Der Weltbild-Sprecher weist die Vorwürfe des Betriebsrats auf SZ-Anfrage zurück: „Wenn Mitarbeitende einer Marke zeitweise Leistungen für eine andere Marke erbringen, werden diese über interne Leistungsverrechnungen oder Umlagen vergütet“. So werde erreicht, dass dies nicht zulasten der jeweils anderen Marke geht. Die Gruppe sei andererseits seit Jahresbeginn dabei, „die Verflechtungen aufzulösen und die Marken grundsätzlich eigenständig aufzustellen“. Letztlich sei es das Weltbild-Geschäft, das nicht profitabel sei. Zu dem dem Betriebsrat zufolge geplanten Stellenabbau im Frühjahr sagte er nichts.

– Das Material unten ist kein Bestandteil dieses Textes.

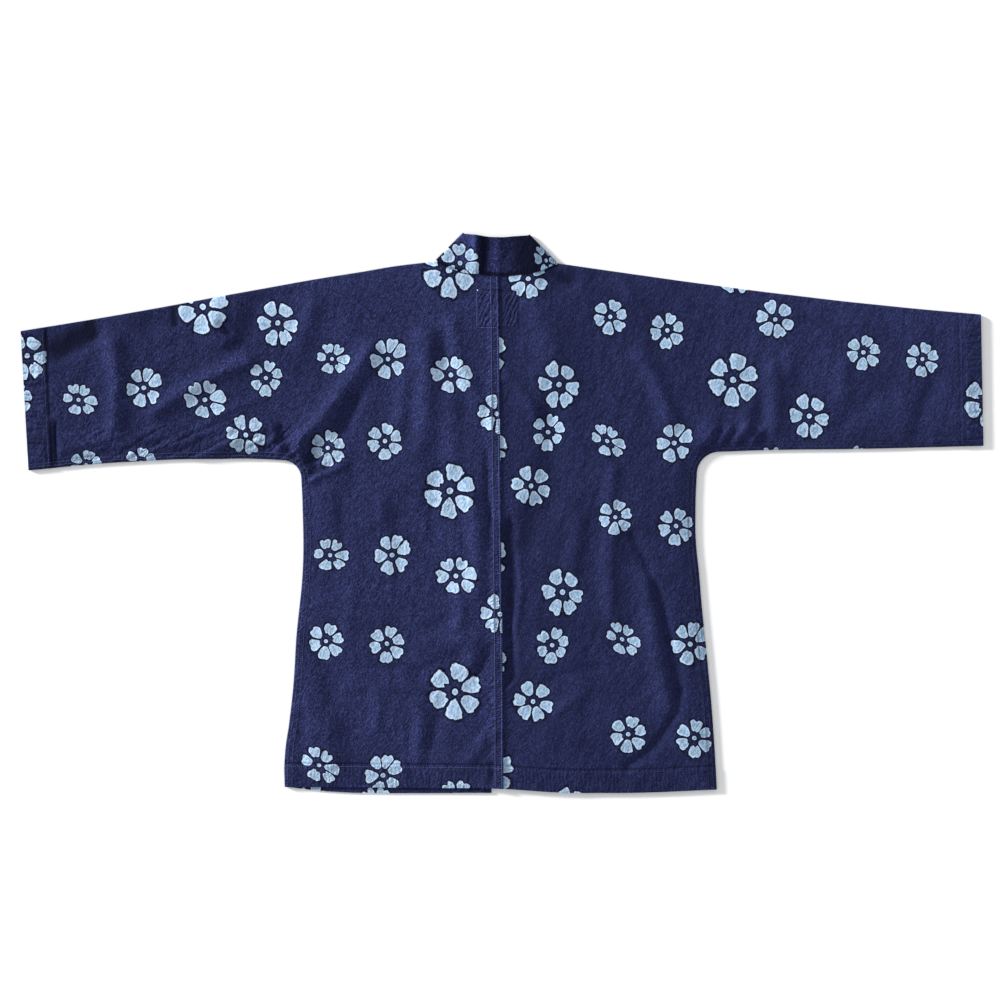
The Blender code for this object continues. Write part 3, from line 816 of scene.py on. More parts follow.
class Cloth:
    """Points of a cloth, each with an outer and an inner place, and the quads between them."""

    def __init__(self, side=1):
        self.side = side
        self.outer = []
        self.inner = []
        self.count = 0
        self.quads = []
        self.prints = []
        self.gathers = []
        self.folds = []

    def points(self, outer, inner, gather, fold):
        """Adds points and returns their numbers. gather says how the cloth is puckered there, fold how much
        painted light or shade the colour gets, on the scale of a fold's rise in millimetres: raised folds
        paler, sunk ones and seam grooves darker, with the rubbed seam and the sleeves' tone on the same
        scale."""
        numbers = self.count + np.arange(outer[..., 0].size).reshape(outer.shape[:-1])
        self.outer.append(outer.reshape(-1, 3))
        self.inner.append(inner.reshape(-1, 3))
        self.gathers.append(gather.reshape(-1, 3))
        self.folds.append(fold.reshape(-1))
        self.count += numbers.size
        return numbers

    def join(self, numbers, print_number):
        """Quads between neighbouring columns and rows of numbers. A number below 0 is an empty place."""
        quads = np.stack([numbers[:-1, :-1], numbers[1:, :-1], numbers[1:, 1:], numbers[:-1, 1:]], axis=-1)
        quads = quads.reshape(-1, 4)
        quads = quads[(quads >= 0).all(axis=1)]
        self.quads.append(quads)
        self.prints.append(np.full(len(quads), print_number))

    def layer(self, places, outer, inner, gather, fold, print_number):
        """A grid of points with quads. outer and inner are heights."""
        there = ~np.isnan(places[..., 0])
        numbers = np.full(places.shape[:2], -1)
        with_height = [np.concatenate([places, high[..., None]], axis=-1)[there] for high in (outer, inner)]
        numbers[there] = self.points(*with_height, gather[there], fold[there])
        self.join(numbers, print_number)
        return numbers

    def roll(self, upper, lower, ways_out, reach, wall):
        """Curves the cloth from a row of the upper layer round to the same row of the lower one."""
        outer, inner, gathers, folds = self.so_far()
        rows = [upper]
        for angle in steps(pi / 2, -pi / 2, ROLL_STEPS)[:-1]:
            skins = []
            for skin, radius in ((outer, reach), (inner, reach - wall)):
                high, low = skin[upper], skin[lower]
                flat = high[:, :2] + ways_out * radius * cos(angle)
                height = (high[:, 2] + low[:, 2]) / 2 + (high[:, 2] - low[:, 2]) / 2 * sin(angle)
                skins.append(np.column_stack([flat, height]))
            rows.append(self.points(*skins, gathers[upper], folds[upper]))
        rows.append(lower)
        self.join(np.array(rows), SHOWN)

    def so_far(self):
        """The outer and inner places, the gathers and the folds of all points."""
        return [np.concatenate(part) for part in (self.outer, self.inner, self.gathers, self.folds)]

    def rims(self, quads):
        """Each open edge of the quads, as its two points and its quad."""
        ends = np.concatenate([np.stack([quads[:, n], quads[:, (n + 1) % 4]], axis=1) for n in range(4)])
        owner = np.tile(np.arange(len(quads)), 4)
        key = np.sort(ends, axis=1) @ np.array((self.count, 1))
        _, first, times = np.unique(key, return_index=True, return_counts=True)
        open_edges = first[times == 1]
        return ends[open_edges], owner[open_edges]

    def solid(self, name, cotton, print_lists):
        """Both skins and a rim along each open edge as one closed mesh, with the print on its corners."""
        outer, inner, gathers, folds = self.so_far()
        quads, prints = np.concatenate(self.quads), np.concatenate(self.prints)
        flip = np.array((self.side, 1.0, 1.0))
        places = np.concatenate([outer, inner]) * flip

        def facing(faces, away):
            """Turns faces over where they face against away."""
            a, b, c, d = (places[faces[:, n]] for n in range(4))
            wrong = np.einsum("ij,ij->i", np.cross(c - a, d - b), away) < 0
            faces[wrong] = faces[wrong][:, ::-1]
            return faces

        through = (outer[quads].mean(axis=1) - inner[quads].mean(axis=1)) * flip
        ends, owner = self.rims(quads)
        rim = np.column_stack([ends, ends[:, ::-1] + self.count])
        outwards = places[rim].mean(axis=1) - places[quads[owner]].mean(axis=1)
        faces = np.concatenate(
            [facing(quads.copy(), through), facing(quads + self.count, -through), facing(rim, outwards)]
        )
        piece = made_of(name, places, faces.tolist(), cotton)
        mesh = piece.data
        mesh.shade_smooth()
        mesh.set_sharp_from_angle(angle=radians(CRISP_FROM))
        print_of_face = np.concatenate([prints, prints, prints[owner]])
        write_print(mesh, places[:, :2], faces, print_of_face, print_lists)
        gather = mesh.attributes.new("gather", "FLOAT_VECTOR", "POINT")
        gather.data.foreach_set("vector", np.concatenate([gathers, gathers]).ravel())
        # the painted light and shade of each point, which the cloth's colour reads
        fold = mesh.attributes.new("fold", "FLOAT", "POINT")
        fold.data.foreach_set("value", np.concatenate([folds, folds]))
        return piece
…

Den Katalog soll es nach jetzigem Stand weiter geben
Das Management wolle mit einem Insolvenzverfahren eine „grundlegende Sanierung des Unternehmens“ einleiten, hatte es am Montag in einer Pressemitteilung geheißen. Das „kundenzentrierte Online-Geschäft“ solle ein Eckpfeiler der künftigen Strategie werden, so die neue Geschäftsführerin der betroffenen Weltbild GmbH & Co. KG, Stefanie Penck. Betriebsrat Boßmann warnt jedoch davor, sich dabei wegen der Stammkunden aus früheren Zeiten von dem gedruckten Katalog zu verabschieden, auch wenn dieser als überholt gilt. „Einen seriösen Onlineanbieter aufzubauen, das muss man hinkriegen, da sind wir noch nicht“, sagt er. Zu einem Sanierungskonzept werde auch gehören, „einen für unsere Kunden attraktiven Weg zu finden, um Online, Katalog und Offline intelligent miteinander zu verzahnen“, versichert der Sprecher.

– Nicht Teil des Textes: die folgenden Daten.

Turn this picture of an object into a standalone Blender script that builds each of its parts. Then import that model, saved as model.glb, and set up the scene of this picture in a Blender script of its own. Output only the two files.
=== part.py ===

Am Montag hatte die Gruppe weltweite Konflikte, gestörte Lieferketten und neue Anbieter aus Asien für die Krise bei Weltbild verantwortlich gemacht. Die WB D2C Group selbst und damit auch die genannten Zukäufe sind nicht von einer Insolvenz betroffen. Die deutsche Tochter mache etwa 20 Prozent des Jahresumsatzes von 600 Millionen Euro aus. Christian Plail von der Kanzlei Schneider Geiwitz & Partner ist vorläufiger Insolvenzverwalter. Die Ulmer Kanzlei war schon 2010 mit der ersten Weltbild-Insolvenz beschäftigt. Damals übernahm schließlich der Düsseldorfer Investor Droege den ehemaligen Großbuchhändler. Von Plail gibt es noch keine Stellungnahme. Er ist nach Angaben seiner Kanzlei gerade dabei, eine Bestandsaufnahme der betroffenen Weltbildtochter zu machen.